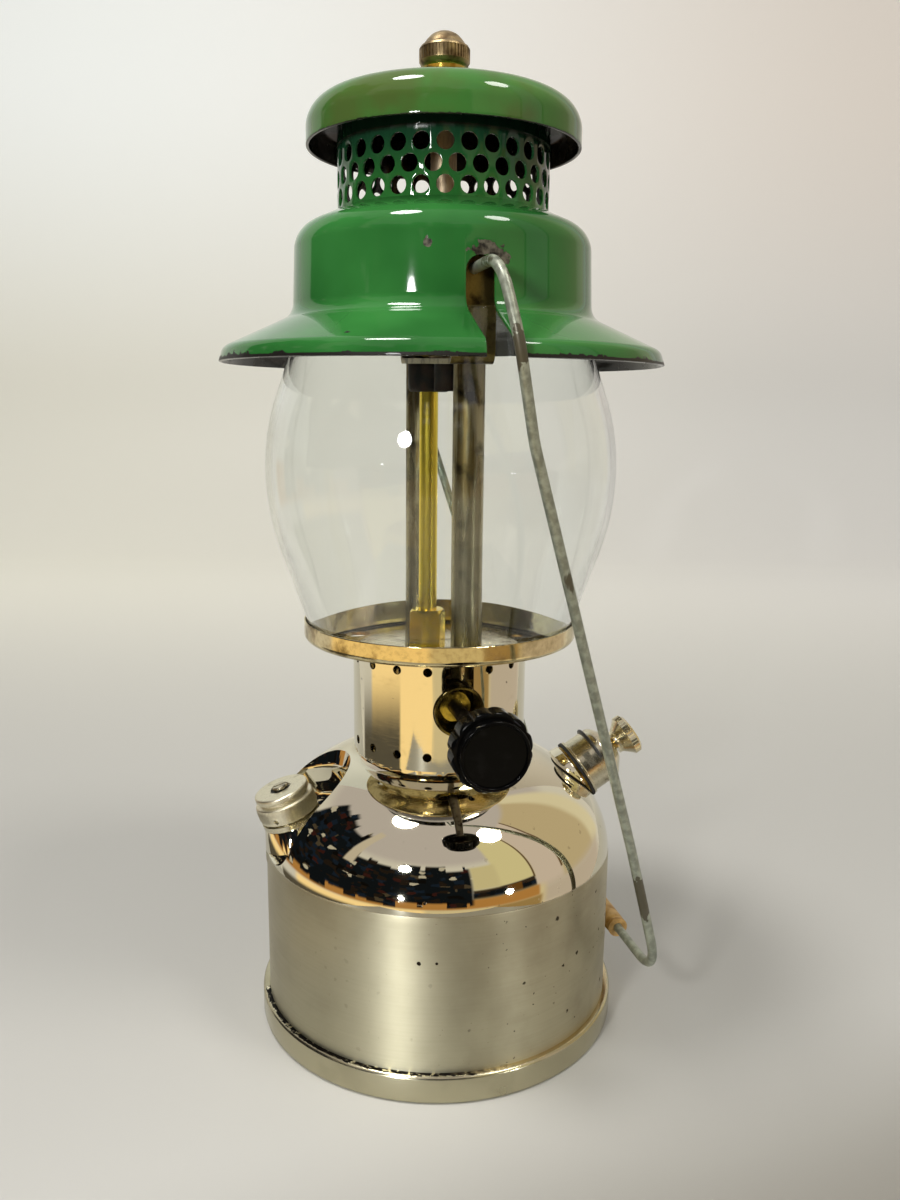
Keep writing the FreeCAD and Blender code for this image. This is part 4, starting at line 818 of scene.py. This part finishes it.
def buildBand():
    band = {"radius": 33.9, "sheet": 0.8, "low": 274.3, "high": 308.3, "holeRadius": 2.6, "holes": 30,
            "firstRow": 278.6, "rowPitch": 5.9, "rows": 3, "barLength": 80}
    inside = band["radius"] - band["sheet"]
    piece = turnPiece("ventBand", [(inside, band["low"]), (band["radius"], band["low"]),
                                   (band["radius"], band["high"]), (inside, band["high"]),
                                   (inside, band["low"])], 180)
    bars = []
    for row in range(band["rows"]):
        height = band["firstRow"] + row * band["rowPitch"]
        for i in range(band["holes"] // 2):
            turn = 2 * pi * (i + 0.5 * (row % 2)) / band["holes"]
            across = (sin(turn), -cos(turn), 0)
            bars.append(addCylinder("bar", band["holeRadius"], band["barLength"], (0, 0, height), across, 28))
    for bar in bars:
        combine(piece, bar, "DIFFERENCE")
    softenEdges(piece, 0.22, 2, 50)
    finishPiece(piece, "ventilator", finish["green"], ["vent_band"], 40)
    blackenInside(piece, lambda face: outwardShare(face) < -0.8)


def buildCap():
    cap = {"rim": 43.7, "rimHeight": 294.9, "side": 5.1, "corner": 9.0, "dome": 120.0, "sheet": 1.0,
           "hole": 2.7, "domeCentre": 194.63}
    cornerHeight = cap["rimHeight"] + cap["side"]
    meet = acos((cap["rim"] - cap["corner"]) / (cap["dome"] - cap["corner"]))
    corner = arcRun((cap["rim"] - cap["corner"], cornerHeight), cap["corner"], 0, degrees(meet), 16)
    top = degrees(acos(cap["hole"] / cap["dome"]))
    crown = arcRun((0, cap["domeCentre"]), cap["dome"], degrees(meet), top, 16)
    side = [(cap["rim"], height) for height in (cap["rimHeight"], cap["rimHeight"] + 1, cornerHeight - 1)]
    piece = turnPiece("ventCap", side + corner + crown[1:], 192)
    thicken(piece, cap["sheet"])
    softenEdges(piece, 0.35, 3, 50)
    finishPiece(piece, "ventilator", finish["green"], ["vent_cap"], 40)
    blackenInside(piece, facesInward)


buildHood()
buildBand()
buildCap()
print("ventilator built")


# Ball nut, with a fluted rim

def buildNut():
    nut = {"line": [(0, 314.6), (5.6, 314.6), (5.8, 317.2), (6.4, 319.5), (7.3, 320.0), (8.0, 321.0),
                    (8.0, 324.7), (7.5, 325.5), (6.7, 326.0), (5.9, 327.2), (4.4, 328.8), (2.3, 329.85),
                    (0, 330.05)],
           "bends": [0, 0, 1.5, 0.6, 0.4, 0.3, 0.3, 0.3, 0.5, 3, 4, 3, 0],
           "rimLow": 321.2, "rimHigh": 324.5, "rimInside": 7.8, "flutes": 44, "groove": 0.32, "land": 0.09}
    piece = turnPiece("ballNut", roundOff(nut["line"], nut["bends"], 3), nut["flutes"] * 4)
    turnStep = 2 * pi / nut["flutes"]
    # every other pair of faces on the rim is sunk for a flute
    for face in piece.data.polygons:
        turn = atan2(face.center.y, face.center.x) % turnStep
        onRim = nut["rimLow"] * mm < face.center.z < nut["rimHigh"] * mm
        onRim = onRim and face.center.xy.length > nut["rimInside"] * mm
        face.select = onRim and turn < turnStep / 2
    for edge in piece.data.edges:
        edge.select = False
    for vert in piece.data.vertices:
        vert.select = False
    bpy.ops.object.mode_set(mode="EDIT")
    bpy.ops.mesh.select_mode(type="FACE")
    bpy.ops.mesh.inset(thickness=nut["land"] * mm, depth=-nut["groove"] * mm)
    bpy.ops.mesh.select_mode(type="VERT")
    bpy.ops.object.mode_set(mode="OBJECT")
    finishPiece(piece, "ball_nut", finish["nut"], ["ball_nut"], 30)


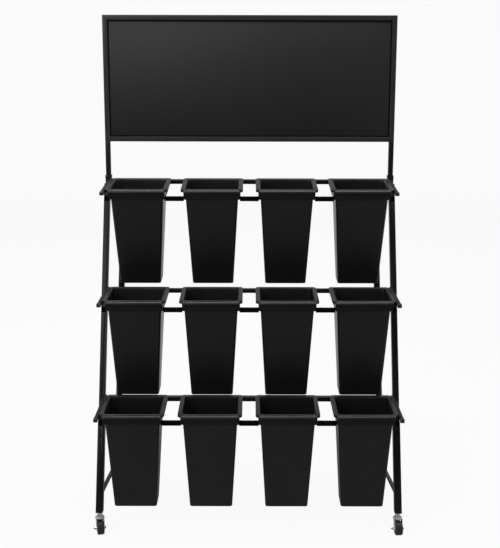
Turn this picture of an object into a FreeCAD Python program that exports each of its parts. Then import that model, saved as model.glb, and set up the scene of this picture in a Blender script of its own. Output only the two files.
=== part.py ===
import FreeCAD, Part
import math
import os

os.makedirs("parts", exist_ok=True)

V = FreeCAD.Vector

# A rolling stand that holds tapered buckets in three stepped tiers under a framed board.
# Lengths are in millimetres and angles in degrees. X is to the right, Y to the back, Z up.
# Pieces are built with Y = 0 at the back face of the top tier's front ties. They are then
# all moved by one amount, so that the origin is on the floor at the middle of the stand.

# Layout of the tiers
columns = 4
bucket_gap = 46.0
tier_step = 138.0
tier_heights = (1198.0, 822.5, 454.5)
tier_leans = (6.2, 2.5, 1.8)

# Carrier rings of flat bar, one round each bucket
ring_opening_width = 193.0
ring_opening_depth = 177.0
ring_bar = 4.0
ring_height = 32.0
ring_reach = 28.0
seat_height = 25.0

# Bars that carry the rings
tie_size = 15.0
rail_size = 15.0
tube_wall = 1.2
arm_width = 12.0
arm_height = 10.0
arm_rise = 2.5
end_tie_overlap = 4.0
arm_front_reach = 64.0
arm_tail = 8.0
gusset_thickness = 6.0
gusset_length = 40.0
gusset_shoulder = 20.0
gusset_drop = 44.0
gusset_foot = 26.0
arm_cap_wall = 1.0
arm_cap_nose = 3.0
arm_cap_grip = 12.0
arm_cap_radius = 2.5
arm_cap_fit = 0.05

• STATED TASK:
Everything from the first line above up to and including the line that contains "blackenInside(piece, lambda face: outwardShare(face)" should be printed exactly; please print only that.

• SOLUTION FOR THIS EXERCISE:
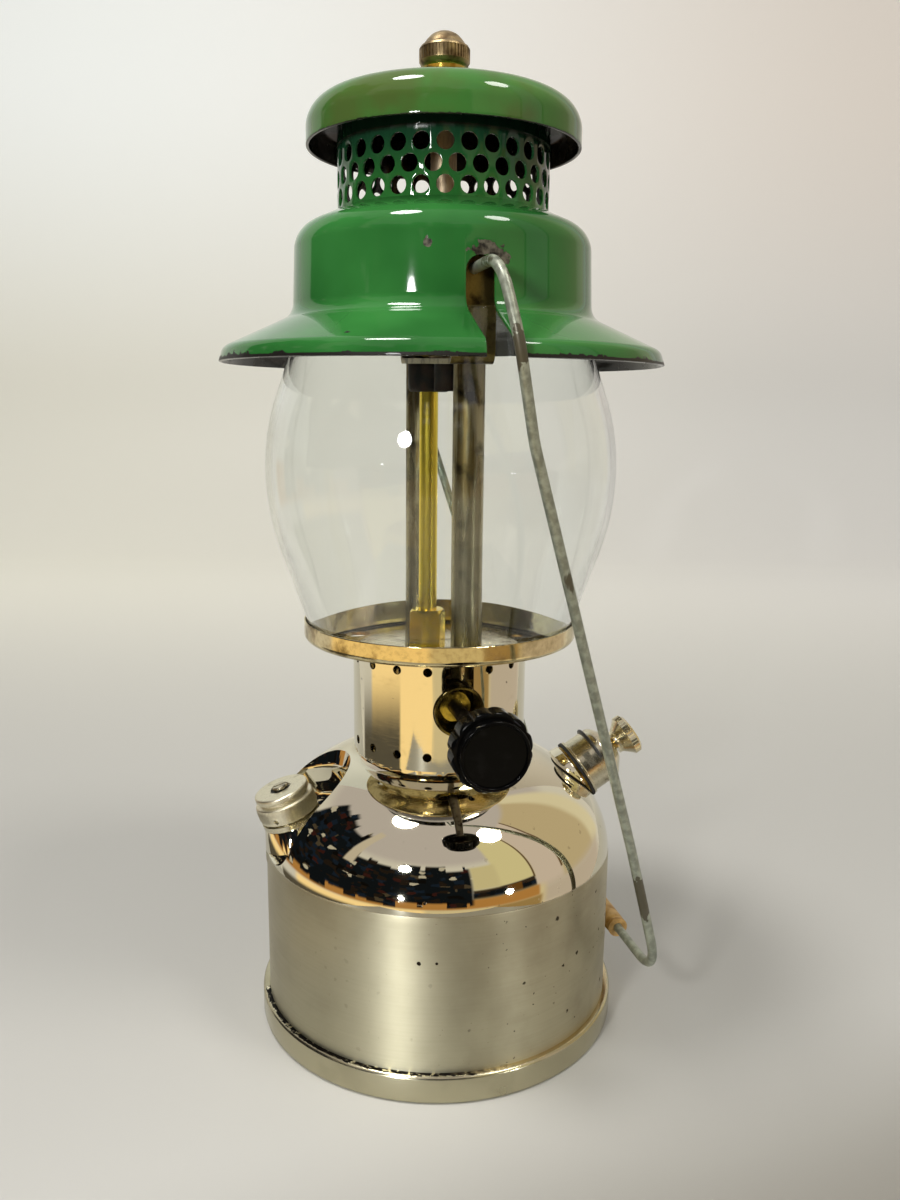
Keep writing the FreeCAD and Blender code for this image. This is part 4, starting at line 818 of scene.py. This part finishes it.
def buildBand():
    band = {"radius": 33.9, "sheet": 0.8, "low": 274.3, "high": 308.3, "holeRadius": 2.6, "holes": 30,
            "firstRow": 278.6, "rowPitch": 5.9, "rows": 3, "barLength": 80}
    inside = band["radius"] - band["sheet"]
    piece = turnPiece("ventBand", [(inside, band["low"]), (band["radius"], band["low"]),
                                   (band["radius"], band["high"]), (inside, band["high"]),
                                   (inside, band["low"])], 180)
    bars = []
    for row in range(band["rows"]):
        height = band["firstRow"] + row * band["rowPitch"]
        for i in range(band["holes"] // 2):
            turn = 2 * pi * (i + 0.5 * (row % 2)) / band["holes"]
            across = (sin(turn), -cos(turn), 0)
            bars.append(addCylinder("bar", band["holeRadius"], band["barLength"], (0, 0, height), across, 28))
    for bar in bars:
        combine(piece, bar, "DIFFERENCE")
    softenEdges(piece, 0.22, 2, 50)
    finishPiece(piece, "ventilator", finish["green"], ["vent_band"], 40)
    blackenInside(piece, lambda face: outwardShare(face) < -0.8)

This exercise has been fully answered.